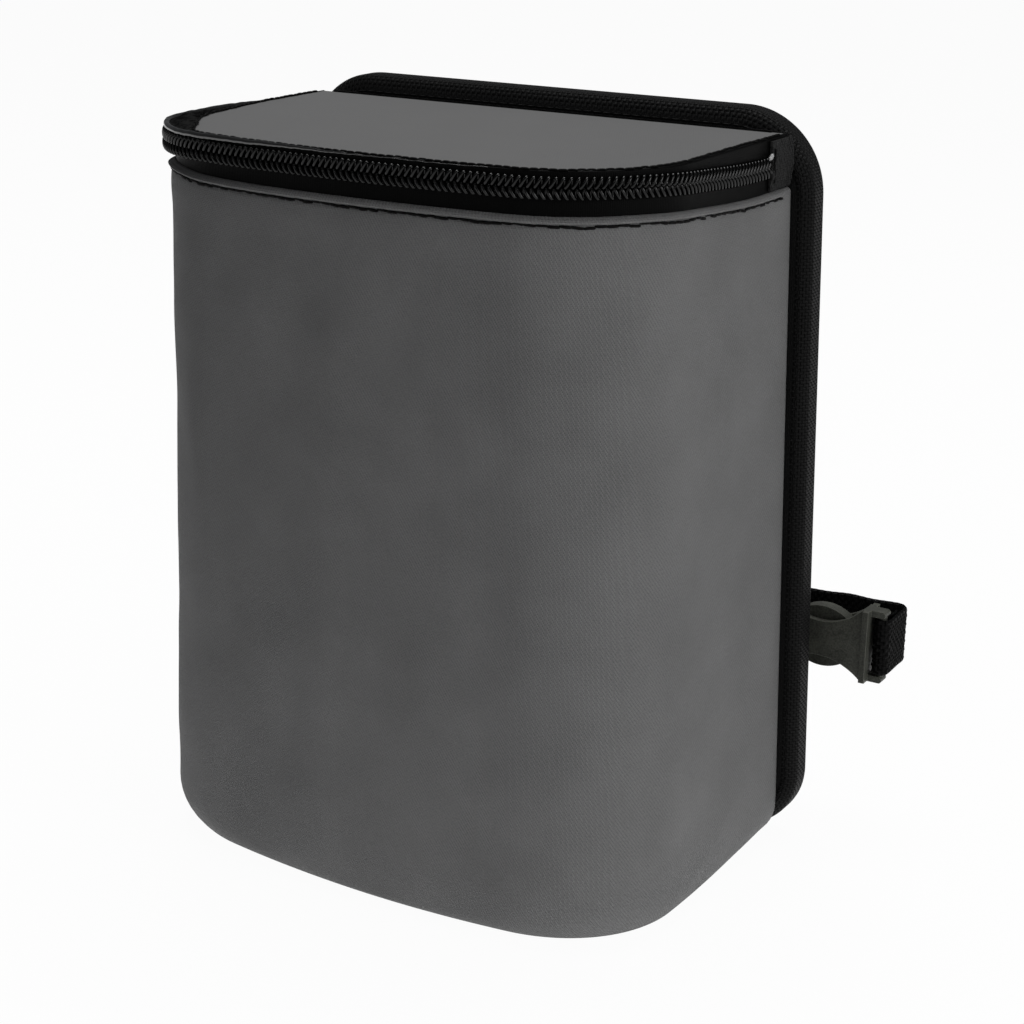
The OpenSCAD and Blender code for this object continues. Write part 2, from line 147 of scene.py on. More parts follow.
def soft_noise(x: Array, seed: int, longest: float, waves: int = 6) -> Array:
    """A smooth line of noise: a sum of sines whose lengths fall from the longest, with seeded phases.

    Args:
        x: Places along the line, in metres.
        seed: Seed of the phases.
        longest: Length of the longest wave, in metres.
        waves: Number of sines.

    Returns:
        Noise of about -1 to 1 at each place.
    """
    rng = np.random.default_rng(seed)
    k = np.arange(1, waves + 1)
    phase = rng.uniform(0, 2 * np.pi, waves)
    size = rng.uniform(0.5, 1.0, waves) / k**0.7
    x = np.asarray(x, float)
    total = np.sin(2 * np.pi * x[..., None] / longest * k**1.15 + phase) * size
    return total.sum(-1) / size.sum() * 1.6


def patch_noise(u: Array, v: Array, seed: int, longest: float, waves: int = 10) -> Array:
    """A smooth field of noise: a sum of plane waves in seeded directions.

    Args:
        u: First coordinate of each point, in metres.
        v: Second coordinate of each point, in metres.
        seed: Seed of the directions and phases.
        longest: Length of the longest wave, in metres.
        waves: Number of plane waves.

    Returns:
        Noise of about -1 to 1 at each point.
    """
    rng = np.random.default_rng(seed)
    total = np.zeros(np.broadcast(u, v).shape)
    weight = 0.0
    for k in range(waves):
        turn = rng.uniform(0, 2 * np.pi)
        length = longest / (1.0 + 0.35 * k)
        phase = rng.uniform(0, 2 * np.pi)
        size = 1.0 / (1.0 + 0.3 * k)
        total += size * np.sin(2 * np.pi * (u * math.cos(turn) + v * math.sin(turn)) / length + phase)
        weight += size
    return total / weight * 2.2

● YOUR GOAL
Print the listing above in full, exactly as it is.

● WRITTEN SOLUTION
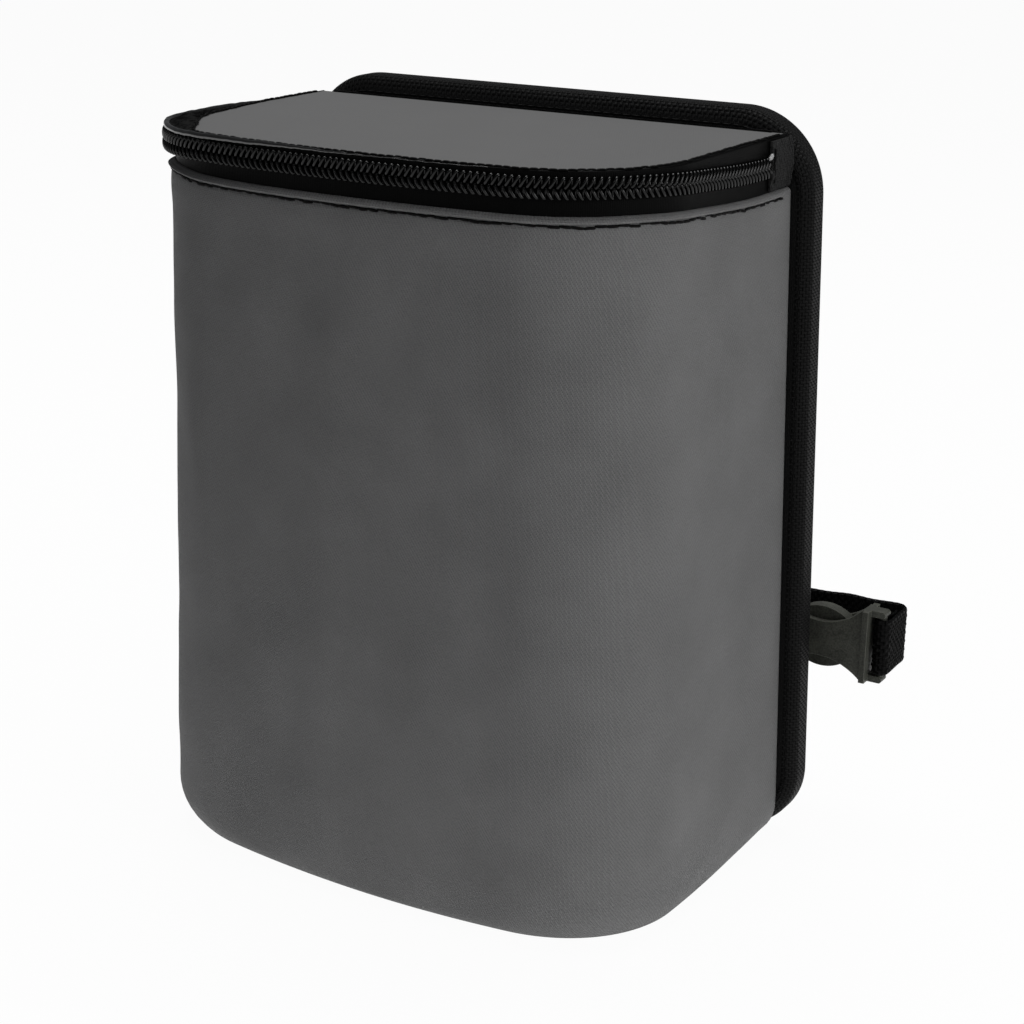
The OpenSCAD and Blender code for this object continues. Write part 2, from line 147 of scene.py on. More parts follow.
def soft_noise(x: Array, seed: int, longest: float, waves: int = 6) -> Array:
    """A smooth line of noise: a sum of sines whose lengths fall from the longest, with seeded phases.

    Args:
        x: Places along the line, in metres.
        seed: Seed of the phases.
        longest: Length of the longest wave, in metres.
        waves: Number of sines.

    Returns:
        Noise of about -1 to 1 at each place.
    """
    rng = np.random.default_rng(seed)
    k = np.arange(1, waves + 1)
    phase = rng.uniform(0, 2 * np.pi, waves)
    size = rng.uniform(0.5, 1.0, waves) / k**0.7
    x = np.asarray(x, float)
    total = np.sin(2 * np.pi * x[..., None] / longest * k**1.15 + phase) * size
    return total.sum(-1) / size.sum() * 1.6


def patch_noise(u: Array, v: Array, seed: int, longest: float, waves: int = 10) -> Array:
    """A smooth field of noise: a sum of plane waves in seeded directions.

    Args:
        u: First coordinate of each point, in metres.
        v: Second coordinate of each point, in metres.
        seed: Seed of the directions and phases.
        longest: Length of the longest wave, in metres.
        waves: Number of plane waves.

    Returns:
        Noise of about -1 to 1 at each point.
    """
    rng = np.random.default_rng(seed)
    total = np.zeros(np.broadcast(u, v).shape)
    weight = 0.0
    for k in range(waves):
        turn = rng.uniform(0, 2 * np.pi)
        length = longest / (1.0 + 0.35 * k)
        phase = rng.uniform(0, 2 * np.pi)
        size = 1.0 / (1.0 + 0.3 * k)
        total += size * np.sin(2 * np.pi * (u * math.cos(turn) + v * math.sin(turn)) / length + phase)
        weight += size
    return total / weight * 2.2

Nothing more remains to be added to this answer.